The municipality’s own webpage, however, shows a slightly different coat of arms, with the fish’s fins in the tincture Or (gold).

== Culture and sightseeing==

=== Monuments ===

==== Bronze pig ====
This monument was erected to the village’s leanest pig.

Flomborners deemed the fees on livestock for slaughter raised by the Occupiers after the Second World War much too high. These fees were assessed by the stock’s living weight. When the swine were gathered for weighing, the villagers led the same pig each time to the scale, to the point at which the pig was more or less performing the procedure by itself. This led to the fee coming out rather lower than it would otherwise have been, for this pig was the leanest, lightest one in the whole village. Those doing the weighing supposedly noticed nothing amiss and the villagers were so cheered that they later decided to put up a monument to this pig.

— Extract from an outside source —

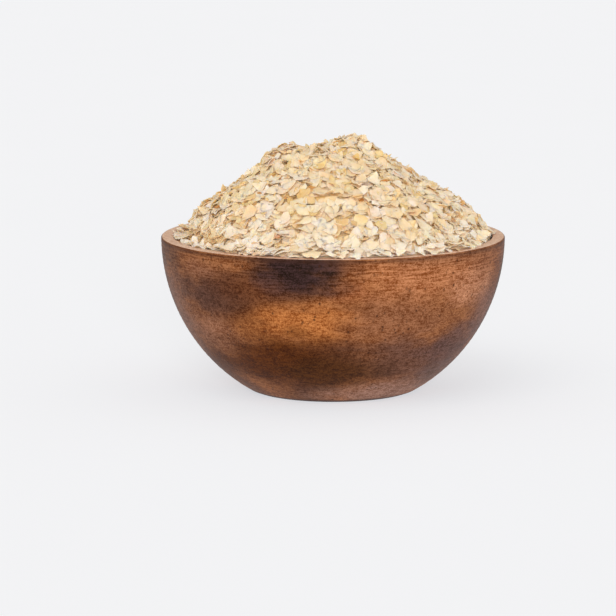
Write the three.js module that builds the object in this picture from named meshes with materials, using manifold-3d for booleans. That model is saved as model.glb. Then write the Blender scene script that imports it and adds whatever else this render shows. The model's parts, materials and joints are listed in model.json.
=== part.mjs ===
// A turned wooden bowl heaped with rice flakes. Millimetres, +Z up, and the origin is the
// centre of the bowl's flat foot.
import * as THREE from "three";
import { mergeVertices } from "three/addons/utils/BufferGeometryUtils.js";
import Module from "manifold-3d";

const wasm = await Module();
wasm.setup();

// The bowl. Its outside and its inside are each an ellipse centred at the height of the rim.
const RIM_RADIUS = 72.5;
const RIM_WIDTH = 5.5;
const RIM_ROUNDING = 0.9;
const BOWL_HEIGHT = 65.5;
const FOOT_RADIUS = 34.5;
const FLOOR_THICKNESS = 8;
const MOUTH_RADIUS = RIM_RADIUS - RIM_WIDTH;
const OUTER_DEPTH = BOWL_HEIGHT / Math.sqrt(1 - (FOOT_RADIUS / RIM_RADIUS) ** 2);
const INNER_DEPTH = OUTER_DEPTH - FLOOR_THICKNESS;
const BOWL_SIDES = 56;

// The heap. It fills the bowl and rises to a blunt cone with uneven shoulders.
const GAP = 0.3; // kept between the flakes and the wood
const HEAP_RISE = 41.6; // of the cone's tip above the rim
const HEAP_RADIUS = 68.3; // where the cone would reach the rim's height
const HEAP_CURVE = 1.62; // 1 is a straight-sided cone, 2 a dome
const CORE_DEPTH = 1.7; // how far the core lies under the flakes' outer surface
const CORE_SIDES = 28;
const CORE_RING = 11;
const CORE_RELIEF = 0.8;
// Swells and dips of the heap's surface, each a soft round bump: place, height and width.
const SWELLS = [
  { x: -22, y: 2, rise: 5, width: 6.5 },
  { x: -8, y: 0, rise: -3, width: 6.5 },
  { x: 7, y: 1, rise: 2, width: 9 },
  { x: 32, y: -2, rise: -1.4, width: 7 },
  { x: 57, y: -3, rise: 4.4, width: 9 },
  { x: -42, y: -24, rise: 1.8, width: 13 },
  { x: 18, y: -40, rise: 1.5, width: 15 },
  { x: 4, y: 36, rise: 2.4, width: 12 },
  { x: -30, y: 34, rise: -1.8, width: 13 },
  { x: 36, y: 32, rise: -1.5, width: 12 },
];

// The flakes: rice grains rolled flat, roundish, slightly dished and thinning to their edges.
const FLAKES = 336;
const FLAKE_THICKNESS = 0.8;
const FLAKE_SIDES = 6;
const LARGEST_FLAKE = 8.4;
const SMALLEST_FLAKE = 5;
const FLAKE_TILT = 0.4; // radians, the most that a flake leans from the heap's surface
const FLAKE_FALL = 6; // the most that a flake is let down onto what is under it
const FLAKE_DROP = 0.3; // at a time
const FLAKE_HOLD = 0.35; // cubic millimetres of a flake that end up inside what holds it
const FLAKE_REACH = 69; // from the bowl's axis, so that some lie out over the rim
const FLAKE_STRIDE = 113; // has no divisor in common with the number of flakes
const FLAKE_SHAKE = 3;
const FLAKE_SEED = 20;

// A repeatable stream of numbers from 0 to 1.
function randomStream(seed) {
  let state = seed;
  return () => {
    state = (state + 0x6d2b79f5) | 0;
    let mixed = Math.imul(state ^ (state >>> 15), 1 | state);
    mixed = (mixed + Math.imul(mixed ^ (mixed >>> 7), 61 | mixed)) ^ mixed;
    return ((mixed ^ (mixed >>> 14)) >>> 0) / 2 ** 32;
  };
}

function closedGeometry(geometry) {
  geometry.deleteAttribute("normal");
  geometry.deleteAttribute("uv");
  return mergeVertices(geometry);
}

function solidOf(geometry) {
  const vertProperties = new Float32Array(geometry.getAttribute("position").array);
  const triVerts = new Uint32Array(geometry.index.array);
  return new wasm.Manifold(new wasm.Mesh({ numProp: 3, vertProperties, triVerts }));
}

function geometryOf(solid) {
  const { vertProperties, triVerts } = solid.getMesh();
  const geometry = new THREE.BufferGeometry();
  geometry.setAttribute("position", new THREE.BufferAttribute(vertProperties, 3));
  geometry.setIndex(new THREE.BufferAttribute(triVerts, 1));
  geometry.computeVertexNormals();
  return geometry;
}

// LatheGeometry turns about Y, so its result is stood up along Z.
function turned(profile, sides) {
  return new THREE.LatheGeometry(profile, sides).rotateX(Math.PI / 2);
}

function wallRadius(halfWidth, depth, z) {
  return halfWidth * Math.sqrt(1 - ((BOWL_HEIGHT - z) / depth) ** 2);
}

function wallCurve(halfWidth, depth, fromZ, toZ, steps) {
  return Array.from({ length: steps + 1 }, (_, i) => {
    const z = THREE.MathUtils.lerp(fromZ, toZ, i / steps);
    return new THREE.Vector2(wallRadius(halfWidth, depth, z), z);
  });
}

function roundedEdge(x, z, radius, fromAngle, toAngle, steps) {
  return Array.from({ length: steps + 1 }, (_, i) => {
    const angle = THREE.MathUtils.lerp(fromAngle, toAngle, i / steps);
    return new THREE.Vector2(x + radius * Math.cos(angle), z + radius * Math.sin(angle));
  });
}

// The bowl's outline from the middle of the foot, up the outside, over the rim and down the inside.
// With room above 0, it is the outline of a bowl that much fatter on the side of the flakes.
function bowlProfile(room = 0) {
  const shoulder = BOWL_HEIGHT - RIM_ROUNDING;
  const mouth = MOUTH_RADIUS - room;
  const edge = RIM_ROUNDING;
  return [
    new THREE.Vector2(0, 0),
    ...wallCurve(RIM_RADIUS, OUTER_DEPTH, 0, shoulder, 9),
    ...roundedEdge(RIM_RADIUS - edge, shoulder + room, edge, 0.3, Math.PI / 2, 2),
    ...roundedEdge(mouth + edge, shoulder + room, edge, Math.PI / 2, Math.PI, 2),
    ...wallCurve(mouth, INNER_DEPTH, shoulder - 1, FLOOR_THICKNESS + room, 5),
    new THREE.Vector2(0, FLOOR_THICKNESS + room),
  ];
}

// The height of the flakes' outer surface above a point of the bowl's mouth.
function heapHeight(x, y) {
  const out = Math.hypot(x, y) / HEAP_RADIUS;
  const cone = HEAP_RISE * (1 - out ** HEAP_CURVE);
  const swell = SWELLS.reduce(
    (sum, s) => sum + s.rise * Math.exp(-((x - s.x) ** 2 + (y - s.y) ** 2) / (2 * s.width ** 2)),
    0,
  );
  return BOWL_HEIGHT + cone + swell * Math.max(0, 1 - out ** 8);
}

function heapNormal(x, y) {
  const step = 0.5;
  const slopeX = (heapHeight(x + step, y) - heapHeight(x - step, y)) / (2 * step);
  const slopeY = (heapHeight(x, y + step) - heapHeight(x, y - step)) / (2 * step);
  return new THREE.Vector3(-slopeX, -slopeY, 1).normalize();
}

// The packed flakes inside: the bowl's hollow with a gap, closed by an uneven surface on top.
function heapCore(random) {
  const mouth = MOUTH_RADIUS - GAP;
  const level = BOWL_HEIGHT - CORE_DEPTH;
  const topRings = Math.floor(mouth / CORE_RING);
  const profile = [
    new THREE.Vector2(0, FLOOR_THICKNESS + GAP),
    ...wallCurve(mouth, INNER_DEPTH, FLOOR_THICKNESS + GAP, level, 5),
    ...Array.from({ length: topRings }, (_, i) => new THREE.Vector2((topRings - i) * CORE_RING, level + 1)),
    new THREE.Vector2(0, level + 1),
  ];
  const geometry = closedGeometry(turned(profile, CORE_SIDES));
  const position = geometry.getAttribute("position");
  for (let i = 0; i < position.count; i++) {
    if (position.getZ(i) < level + 0.5) continue;
    const x = position.getX(i);
    const y = position.getY(i);
    const relief = CORE_RELIEF * (random() - 0.5);
    position.setZ(i, heapHeight(x, y) - CORE_DEPTH + relief);
  }
  return solidOf(geometry);
}

// One flake about its own centre: an uneven, slightly long round outline, dished in the middle.
function flakeGeometry(size, random) {
  const stretch = 0.72 + 0.24 * random();
  const dish = 0.08 * size * (0.3 + random());
  const outline = Array.from({ length: FLAKE_SIDES }, (_, i) => {
    const angle = ((i + 0.5 * (random() - 0.5)) / FLAKE_SIDES) * 2 * Math.PI;
    const radius = (size / 2) * (0.86 + 0.24 * random());
    const curl = 0.05 * size * (random() - 0.5);
    return new THREE.Vector3(radius * Math.cos(angle), stretch * radius * Math.sin(angle), curl);
  });
  const top = new THREE.Vector3(0, 0, -dish);
  const bottom = new THREE.Vector3(0, 0, -dish - FLAKE_THICKNESS);
  const faces = outline.flatMap((_, i) => {
    const next = (i + 1) % FLAKE_SIDES;
    return [i, next, FLAKE_SIDES, next, i, FLAKE_SIDES + 1];
  });
  return new THREE.BufferGeometry().setFromPoints([...outline, top, bottom]).setIndex(faces);
}

// Where flake i lies: the places of a sunflower's seeds, a little shaken and in a scattered order.
function flakePlace(i, random) {
  const seed = (i * FLAKE_STRIDE) % FLAKES;
  const angle = seed * Math.PI * (3 - Math.sqrt(5));
  const out = FLAKE_REACH * Math.sqrt((seed + 0.5) / FLAKES);
  const shaken = new THREE.Vector2(random() - 0.5, random() - 0.5).multiplyScalar(FLAKE_SHAKE);
  return shaken.add(new THREE.Vector2(out * Math.cos(angle), out * Math.sin(angle)));
}

// A flake above the heap, about as steep as the heap is there, or level by the rim.
function leaningFlake(place, size, random) {
  const level = THREE.MathUtils.smoothstep(place.length(), MOUTH_RADIUS - 6, MOUTH_RADIUS);
  const up = heapNormal(place.x, place.y).lerp(new THREE.Vector3(0, 0, 1), level);
  const lean = new THREE.Vector3(random() - 0.5, random() - 0.5, 0).multiplyScalar(2 * FLAKE_TILT);
  const normal = up.add(lean).normalize();
  const spin = new THREE.Quaternion().setFromAxisAngle(new THREE.Vector3(0, 0, 1), 2 * Math.PI * random());
  const stand = new THREE.Quaternion().setFromUnitVectors(new THREE.Vector3(0, 0, 1), normal);
  const matrix = new THREE.Matrix4().compose(
    new THREE.Vector3(place.x, place.y, heapHeight(place.x, place.y) + 1.5),
    stand.multiply(spin),
    new THREE.Vector3(1, 1, 1),
  );
  return flakeGeometry(size, random).applyMatrix4(matrix);
}

// The flake let down until enough of it is inside what lies under it, or nothing where it falls past.
function lowered(flake, under) {
  for (let drop = 0; drop < FLAKE_FALL; drop += FLAKE_DROP) {
    const solid = solidOf(flake);
    const held = under.reduce((sum, other) => sum + solid.intersect(other).volume(), 0);
    if (held > FLAKE_HOLD) return solid;
    flake.translate(0, 0, -FLAKE_DROP);
  }
  return undefined;
}

// The flakes that show, largest first. One that would touch the wood or fall is tried again further in.
function heapFlakes(core, random) {
  const wood = solidOf(closedGeometry(turned(bowlProfile(GAP), BOWL_SIDES)));
  const laid = [];
  for (let i = 0; i < FLAKES; i++) {
    const size = THREE.MathUtils.lerp(LARGEST_FLAKE, SMALLEST_FLAKE, i / FLAKES);
    for (const inwards of [1, 0.975, 0.95]) {
      const place = flakePlace(i, random).multiplyScalar(inwards);
      const near = laid.filter((other) => other.place.distanceTo(place) < 0.55 * (other.size + size));
      const solid = lowered(leaningFlake(place, size, random), [core, ...near.map((other) => other.solid)]);
      if (!solid?.intersect(wood).isEmpty()) continue;
      laid.push({ place, size, solid });
      break;
    }
  }
  return laid.map((flake) => flake.solid);
}

// One closed body: what fusing left loose or sealed inside is dropped.
function fused(pieces) {
  return wasm.Manifold.union(pieces)
    .decompose()
    .reduce((a, b) => (a.volume() > b.volume() ? a : b));
}

function heapGeometry() {
  const random = randomStream(FLAKE_SEED);
  const core = heapCore(random);
  return geometryOf(fused([core, ...heapFlakes(core, random)]));
}

function part(name, geometry, material) {
  const mesh = new THREE.Mesh(geometry, new THREE.MeshStandardMaterial(material));
  mesh.name = name;
  return mesh;
}

const STAINED_WOOD = { color: 0x7d4628, roughness: 0.55, metalness: 0 };
const RICE = { color: 0xe6d3ac, roughness: 0.75, metalness: 0 };

const heapedBowl = new THREE.Group();
heapedBowl.add(part("bowl", turned(bowlProfile(), BOWL_SIDES), STAINED_WOOD));
heapedBowl.add(part("rice_flakes", heapGeometry(), RICE));

export default heapedBowl;
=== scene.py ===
"""A turned wooden bowl heaped with rice flakes.

Lengths are millimetres until they reach a mesh, a node tree or the camera.
"""

import bpy
import json
import math
import numpy as np
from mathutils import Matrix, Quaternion, Vector

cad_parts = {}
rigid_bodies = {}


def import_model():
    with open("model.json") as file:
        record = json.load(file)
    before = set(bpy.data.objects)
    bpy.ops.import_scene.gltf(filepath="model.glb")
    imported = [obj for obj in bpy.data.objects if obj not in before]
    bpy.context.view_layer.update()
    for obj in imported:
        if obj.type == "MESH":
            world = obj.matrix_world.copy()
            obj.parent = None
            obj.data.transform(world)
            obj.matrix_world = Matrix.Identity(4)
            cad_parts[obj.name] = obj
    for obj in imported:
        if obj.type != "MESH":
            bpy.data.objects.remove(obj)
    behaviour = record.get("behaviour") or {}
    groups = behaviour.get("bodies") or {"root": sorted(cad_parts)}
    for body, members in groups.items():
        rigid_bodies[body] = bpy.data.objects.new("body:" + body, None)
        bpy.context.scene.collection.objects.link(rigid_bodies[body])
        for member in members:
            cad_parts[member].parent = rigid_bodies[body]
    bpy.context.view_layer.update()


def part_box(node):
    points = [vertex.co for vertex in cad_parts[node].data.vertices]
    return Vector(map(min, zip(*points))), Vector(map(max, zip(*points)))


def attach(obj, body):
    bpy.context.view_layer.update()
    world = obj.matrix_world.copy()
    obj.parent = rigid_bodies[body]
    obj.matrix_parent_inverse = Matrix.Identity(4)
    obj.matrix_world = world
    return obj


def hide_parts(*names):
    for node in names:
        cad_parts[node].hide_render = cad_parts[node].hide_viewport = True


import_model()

MM = 0.001


def frame_sizes(name):
    """A CAD node's lowest and highest corners, in millimetres."""
    low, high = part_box(name)
    return np.array(low) / MM, np.array(high) / MM


# The bowl. Its outside and its inside are each an ellipse centred at the rim's height.
bowl_low, bowl_high = frame_sizes("bowl")
RIM_RADIUS = (bowl_high[0] - bowl_low[0]) / 2
BOWL_HEIGHT = bowl_high[2]
RIM_WIDTH = 5.5
RIM_ROUNDING = 0.9
FOOT_RADIUS = 34.5
FOOT_ROUNDING = 0.7
FLOOR_THICKNESS = 8
MOUTH_RADIUS = RIM_RADIUS - RIM_WIDTH
OUTER_DEPTH = BOWL_HEIGHT / math.sqrt(1 - (FOOT_RADIUS / RIM_RADIUS) ** 2)
INNER_DEPTH = OUTER_DEPTH - FLOOR_THICKNESS
BOWL_SIDES = 192
OUTSIDE_STEPS = 64
INSIDE_STEPS = 30
ROUNDING_STEPS = 5
ROUNDING_START = 0.2  # radians, where the outer rounding's first point is, past the end of the wall
INSIDE_TOP = 1  # how far under the inner rounding the inside's first point is
RING_DEPTH = 0.035  # of the rings that the turning left
RING_SPACING = 1.7
RING_HEIGHTS = (1, 4)  # over which the rings begin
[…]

A well known song in the village, sung at Carnival (locally known as Fastnachtzeit), tells of this story:

| German | English translation |
| Und will mal einer schlachten, da gibt es ein groß´ Malör,
 wo nehm ich nur ein Schweinchen her,
 meins ist doch viel zu schwer.
 Und heimlich borgt sich jeder dieselbe mag're Sau,
 die rennt schon ganz allein zur Waag' und macht auch kein Radau.
 | And should one wish to slaughter, therein lies great misfortune,
 Where I only take a little pig,
 Mine is just much too heavy.
 And secretly each one borrows the same lean sow,
 That already runs alone to the scale and also makes no row.
 |

=== Archaeology ===
Flomborn is eponymous for a ceramic and cultural stage in the Early New Stone Age, part of the Linear Pottery culture.

=== Education ===
- Flomborn primary school and Hauptschule

== Sport ==

=== TuS Flomborn ===
The Turn- und Sportverein 1897 e.V. Flomborn (gymnastic and sport club) is the locally resident sport and football club. The founding meeting, with 58 founding members, took place on 28 July 1897.